STATED EXERCISE. Which lines below fall between the one containing "above it and the" and the one containing "before = set(bpy.data.objects)"? Repeat them exactly, counting both of those lines, and add nothing else.

DATA SHOWN.
▶

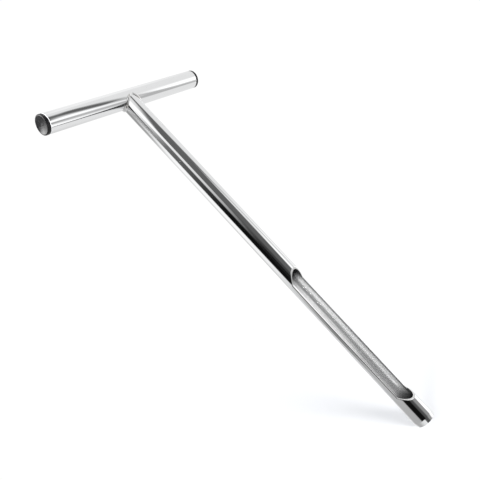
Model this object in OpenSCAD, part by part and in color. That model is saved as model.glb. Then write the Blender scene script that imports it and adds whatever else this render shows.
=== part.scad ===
// T-handled soil sampling probe: a steel tube with a long side window and a bevelled cutting
// mouth, welded under a crossbar of the same tube, with a press-in plastic plug at each end.
// Origin: centre of the cutting mouth. +Z runs up the shaft to the handle, the crossbar lies
// along X, and the window faces -Y.

/* [Tube] */
// Outer diameter of the shaft tube and of the crossbar tube
tube_od = 24; // [22:0.5:28]
// Wall thickness of both tubes
tube_wall = 1.5; // [1.2:0.1:2.5]
// Small bevel that breaks the crossbar's sawn ends
sawn_edge = 0.3; // [0.1:0.1:0.5]

/* [Overall] */
// Height from the cutting edge to the top of the crossbar
overall_h = 533; // [430:1:700]
// Length of the handle over both plug heads
handle_l = 249; // [200:1:300]

/* [Cutting end] */
// Length of the outer bevel
bevel_l = 5.5; // [3:0.5:8]
// Width of the flat left at the cutting edge
edge_land = 0.4; // [0.2:0.05:0.6]

/* [Window] */
// Height of the window's lowest point above the cutting edge
window_low = 28.5; // [22:0.5:45]
// Height of the window's highest point above the cutting edge
window_high = 224.5; // [180:0.5:260]
// Distance of the long cut from the shaft's axis, towards the open side
cut_offset = 2; // [0:0.1:3]
// Length of the slanted cut at the bottom of the window
low_ramp_l = 12; // [8:0.5:20]
// Length of the slanted cut at the top of the window
high_ramp_l = 15.5; // [8:0.5:20]
// Radius where a slanted cut meets the long cut
ramp_corner_r = 3; // [1:0.5:5]

/* [Weld] */
// Radius of the weld bead in the corners between shaft and crossbar
weld_r = 3; // [2:0.1:3.5]
// Radius of the weld bead at the sides, where the two tubes run flush
weld_side_r = 1.5; // [1:0.1:2]

/* [End plugs] */
// Thickness of the plug head outside the tube
plug_head_t = 4; // [2.5:0.5:6]
// Rounding of the plug head's outer edge
plug_edge_r = 1.1; // [0.5:0.1:1.4]
// Width of the rim around the dished face
plug_rim_w = 1.6; // [1.5:0.1:3]
// Depth of the dish in the plug head
plug_dish_d = 1.3; // [0.5:0.1:1.8]
// Length of the plug inside the tube
plug_stem_l = 16; // [10:1:25]
// Number of gripping rings on the plug stem
plug_rings = 4; // [2:1:5]

/* [Hidden] */
$fn = 96;
steel = [0.78, 0.79, 0.80];
weld_steel = [0.64, 0.63, 0.62];
black_plastic = [0.05, 0.05, 0.05];

outer_r = tube_od / 2;
bore_r = outer_r - tube_wall;
bar_z = overall_h - outer_r;
bar_l = handle_l - 2 * plug_head_t;
// The shaft's thin horns beside the crossbar stop this far below the crossbar's axis
horn_trim = 2.5;
// Inside, the coped end is dressed back to a cone, so the true bore ends just under the crossbar
cope_gap = 1;
cope_dressing = 0.9;
bore_l = bar_z - outer_r - cope_gap;
past = 1;

// Points of an arc in the plane, from angle a0 to angle a1
function arc(centre, r, a0, a1, steps) =
    [for (i = [0 : steps])
        let (a = a0 + (a1 - a0) * i / steps)
        centre + r * [cos(a), sin(a)]];

// Cylinder of the tube's outer surface along the crossbar
module bar_envelope() {
    translate([-bar_l / 2, 0, bar_z]) rotate([0, 90, 0]) cylinder(h = bar_l, r = outer_r);
}

// ---- Shaft ----

// Side outline of the window as [y, z]: one long cut beside the axis, with a slanted cut at
// each end that runs out through the tube's outer surface.
window_rise = outer_r - cut_offset;
low_foot = window_low + low_ramp_l;
high_foot = window_high - high_ramp_l;
low_slant = atan2(window_rise, low_ramp_l);
high_slant = atan2(window_rise, high_ramp_l);
clear_rise = window_rise + past;
corner_y = -cut_offset - ramp_corner_r;
window_outline = concat(
    [[-cut_offset - clear_rise, low_foot - clear_rise / tan(low_slant)]],
    arc([corner_y, low_foot + ramp_corner_r * tan(low_slant / 2)], ramp_corner_r, -low_slant, 0, 5),
    arc([corner_y, high_foot - ramp_corner_r * tan(high_slant / 2)], ramp_corner_r, 0, high_slant, 5),
    [[-cut_offset - clear_rise, high_foot + clear_rise / tan(high_slant)]]);

module window_cutter() {
    translate([-tube_od, 0, 0])
        rotate([90, 0, 90])
            linear_extrude(height = 2 * tube_od) polygon(window_outline);
}

module shaft_tube() {
    color(steel)
        difference() {
            union() {
                cylinder(h = bevel_l, r1 = bore_r + edge_land, r2 = outer_r);
                translate([0, 0, bevel_l])
                    cylinder(h = bar_z - horn_trim - bevel_l, r = outer_r);
            }
            translate([0, 0, -past]) cylinder(h = bore_l + past, r = bore_r);
            translate([0, 0, bore_l])
                cylinder(h = bar_z - bore_l, r1 = bore_r, r2 = bore_r + cope_dressing);
            window_cutter();
            bar_envelope();
        }
}

// ---- Crossbar ----

module crossbar_tube() {
    end = bar_l / 2;
    color(steel)
        translate([0, 0, bar_z])
            rotate([0, 90, 0])
                rotate_extrude()
                    polygon([
                        [bore_r, -end], [outer_r - sawn_edge, -end], [outer_r, -end + sawn_edge],
                        [outer_r, end - sawn_edge], [outer_r - sawn_edge, end], [bore_r, end]]);
}

// ---- Weld ----

weld_steps = 48;
ball_fn = 16;

// The bead's centre runs round the saddle where the shaft meets the crossbar. It dips in the
// two corners along X and rises to just below the crossbar's axis at the sides.
function weld_centre(a) =
    [outer_r * cos(a), outer_r * sin(a), bar_z - sqrt(pow(outer_r * cos(a), 2) + pow(horn_trim, 2))];
function weld_radius(a) = weld_side_r + (weld_r - weld_side_r) * pow(cos(a), 2);

module weld_drop(i) {
    a = 360 * i / weld_steps;
    translate(weld_centre(a)) rotate(a) sphere(r = weld_radius(a), $fn = ball_fn);
}

module weld_bead() {
    color(weld_steel)
        difference() {
            for (i = [0 : weld_steps - 1]) hull() {
                weld_drop(i);
                weld_drop(i + 1);
            }
            translate([0, 0, bar_z - tube_od]) cylinder(h = 2 * tube_od, r = outer_r);
            bar_envelope();
        }
}

// ---- End plugs ----

stem_r = bore_r - 1.6;
stem_bore_r = stem_r - 1.5;
head_floor = 0.8;
ring_t = 1.2;
ring_pitch = (plug_stem_l - ring_t) / plug_rings;
ring_lead = 0.4;
head_back_edge = 0.5;

dish_a = outer_r - plug_rim_w;
dish_r = (dish_a * dish_a + plug_dish_d * plug_dish_d) / (2 * plug_dish_d);

// Half section as [radius, height]: height 0 is the tube's end, the head is above it and the
// hollow stem with its rings is below.
plug_outline = concat(
    arc([0, plug_head_t - plug_dish_d + dish_r], dish_r, -90, -90 + asin(dish_a / dish_r), 10),
    arc([outer_r - plug_edge_r, plug_head_t - plug_edge_r], plug_edge_r, 90, 0, 6),
    [[outer_r, head_back_edge], [outer_r - head_back_edge, 0]],
    [for (i = [0 : plug_rings - 1])
        let (z = -ring_pitch * i)
        each [[stem_r, z - (i == 0 ? 0 : ring_t)], [stem_r, z - ring_pitch],
              [bore_r, z - ring_pitch], [bore_r, z - ring_pitch - ring_t + ring_lead],
              [bore_r - ring_lead, z - ring_pitch - ring_t]]],
    [[stem_bore_r, -plug_stem_l], [stem_bore_r, head_floor], [0, head_floor]]);

module end_plug() {
    color(black_plastic) rotate_extrude() polygon(plug_outline);
}

module left_end_plug() {
    translate([-bar_l / 2, 0, bar_z]) rotate([0, -90, 0]) end_plug();
}

module right_end_plug() {
    translate([bar_l / 2, 0, bar_z]) rotate([0, 90, 0]) end_plug();
}

shaft_tube();
crossbar_tube();
weld_bead();
left_end_plug();
right_end_plug();
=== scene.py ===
import math
import bmesh
import bpy
from mathutils import Matrix, Vector


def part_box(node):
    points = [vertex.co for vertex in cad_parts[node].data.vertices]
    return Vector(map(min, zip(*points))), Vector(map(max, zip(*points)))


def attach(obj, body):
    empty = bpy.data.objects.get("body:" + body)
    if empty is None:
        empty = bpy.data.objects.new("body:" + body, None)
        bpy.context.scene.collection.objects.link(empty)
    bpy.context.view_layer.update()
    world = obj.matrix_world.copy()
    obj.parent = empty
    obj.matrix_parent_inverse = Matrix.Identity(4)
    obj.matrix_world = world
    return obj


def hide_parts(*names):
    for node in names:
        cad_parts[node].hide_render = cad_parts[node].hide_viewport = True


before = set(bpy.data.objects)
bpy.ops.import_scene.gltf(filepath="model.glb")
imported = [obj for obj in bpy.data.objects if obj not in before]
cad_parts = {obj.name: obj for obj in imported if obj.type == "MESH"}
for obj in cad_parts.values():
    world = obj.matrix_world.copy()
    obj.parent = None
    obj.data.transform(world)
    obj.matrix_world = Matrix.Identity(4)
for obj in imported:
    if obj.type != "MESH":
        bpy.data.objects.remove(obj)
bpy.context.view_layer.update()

scene = bpy.context.scene
mm = 0.001
tubeWall = 1.5 * mm

# the sizes every piece shares, read from the CAD frame
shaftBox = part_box("shaft_tube")
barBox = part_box("crossbar_tube")
outerR = shaftBox[1].x
barZ = (barBox[0].z + barBox[1].z) / 2
barEnd = barBox[1].x
boreR = outerR - tubeWall
print("frame loaded: tube radius %.1f mm, crossbar at %.1f mm" % (outerR / mm, barZ / mm))


# it stands low on the window side, left of the probe, and is rolled so the shaft runs down to the right
cameraSet = {
    "place": (-0.4267, -0.4228, 0.2074),
    "turn": 43.764,      # degrees from +Y towards +X
    "rise": 7.980,
    "roll": 42.734,
    "lens": 38.0,
}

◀

ANSWER TO THIS EXERCISE.
// Half section as [radius, height]: height 0 is the tube's end, the head is above it and the
// hollow stem with its rings is below.
plug_outline = concat(
    arc([0, plug_head_t - plug_dish_d + dish_r], dish_r, -90, -90 + asin(dish_a / dish_r), 10),
    arc([outer_r - plug_edge_r, plug_head_t - plug_edge_r], plug_edge_r, 90, 0, 6),
    [[outer_r, head_back_edge], [outer_r - head_back_edge, 0]],
    [for (i = [0 : plug_rings - 1])
        let (z = -ring_pitch * i)
        each [[stem_r, z - (i == 0 ? 0 : ring_t)], [stem_r, z - ring_pitch],
              [bore_r, z - ring_pitch], [bore_r, z - ring_pitch - ring_t + ring_lead],
              [bore_r - ring_lead, z - ring_pitch - ring_t]]],
    [[stem_bore_r, -plug_stem_l], [stem_bore_r, head_floor], [0, head_floor]]);

module end_plug() {
    color(black_plastic) rotate_extrude() polygon(plug_outline);
}

module left_end_plug() {
    translate([-bar_l / 2, 0, bar_z]) rotate([0, -90, 0]) end_plug();
}

module right_end_plug() {
    translate([bar_l / 2, 0, bar_z]) rotate([0, 90, 0]) end_plug();
}

shaft_tube();
crossbar_tube();
weld_bead();
left_end_plug();
right_end_plug();
=== scene.py ===
import math
import bmesh
import bpy
from mathutils import Matrix, Vector


def part_box(node):
    points = [vertex.co for vertex in cad_parts[node].data.vertices]
    return Vector(map(min, zip(*points))), Vector(map(max, zip(*points)))


def attach(obj, body):
    empty = bpy.data.objects.get("body:" + body)
    if empty is None:
        empty = bpy.data.objects.new("body:" + body, None)
        bpy.context.scene.collection.objects.link(empty)
    bpy.context.view_layer.update()
    world = obj.matrix_world.copy()
    obj.parent = empty
    obj.matrix_parent_inverse = Matrix.Identity(4)
    obj.matrix_world = world
    return obj


def hide_parts(*names):
    for node in names:
        cad_parts[node].hide_render = cad_parts[node].hide_viewport = True


before = set(bpy.data.objects)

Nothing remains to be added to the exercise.